Джалиль записывал мне перевод слов по-русски латинским шрифтом, чтобы я мог их легче читать...» 1
При таком способе общения многого о собеседнике не узнаешь. Поэтому А. Тиммерманс, конечно, не знал о существовании подпольной организации, о довоенной жизни поэта.
Однако он всё же рассказал К. Симонову о некоторых друзьях Джалиля.

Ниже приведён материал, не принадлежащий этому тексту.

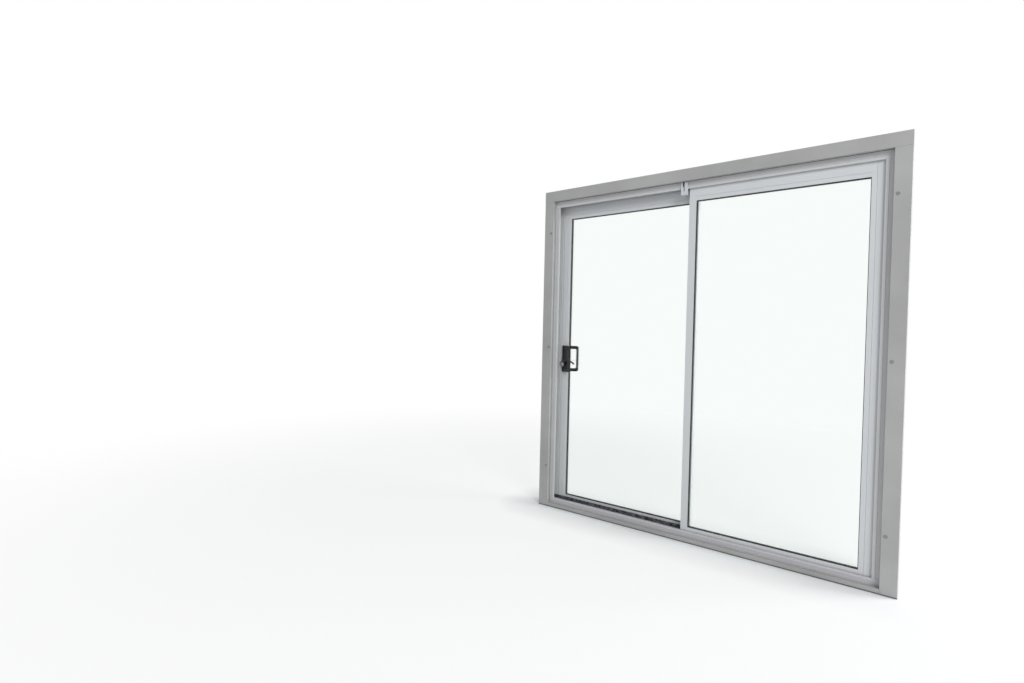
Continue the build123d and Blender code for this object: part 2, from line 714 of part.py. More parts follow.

«Тюрьма была большая, я не мог знать всех заключённых, но в двух соседних с нами камерах — слева и справа — сидели ещё двое татар. Одного звали Абдулла Булатов, а другого — Алишев. Этот Алишев, кажется, если мне не изменяет память, раньше, до войны, писал сказки для детей. Мне об этом рассказывал Муса Джалиль. Вместе с этими татарами в каждой камере сидело по бельгийцу. Эти бельгийцы были мои знакомые, они были оба арестованы в один день со мной по тому же делу, что и я. Мне хотелось как-нибудь связаться с ними, а Джалилю — со своими товарищами-татарами. Мы хотели пробить хоть небольшие отверстия в стенах, чтобы просовывать записки, но у нас не было для этого инструмента.
В нашей тюрьме заключённым, если они просили об этом, иногда давали работу и инструменты для работы. Мы с Джалилем попросили дать нам работу, надеясь получить при этом какой-нибудь инструмент, которым можно ковырять стену. Наши надежды оправдались, нам приказали вырезать пазы на деревянных круглых крышках (не знаю, для чего и куда шла эта деталь). Для работы нам дали несколько инструментов, в том числе небольшую стамеску. Этой стамеской мы и стали ковырять стену.
Сначала мы стали долбить стену, отделявшую нас от камеры, где сидел Булатов. Возле этой стены стояла тюремная параша на трёх деревянных ножках. Одна из ножек почти вплотную подходила к стене и прикрывала кусок её. Именно там, за этой ножкой, мы и стали ковырять стену так, чтобы дырка оставалась незаметной. Нам повезло — с самого начала мы попали в щель между двумя кирпичами: стена была толстая, в полметра; мы долбили её много дней, не помню сколько. Уходя на прогулку, мы с Джалилем каждый раз выносили по горсти щебня и понемножку, незаметно высыпали его на землю на тюремном дворе. Наконец мы пробили узкую щель и с этого дня стали разговаривать — я со своим товарищем-бельгийцем, а Джалиль с Булатовым.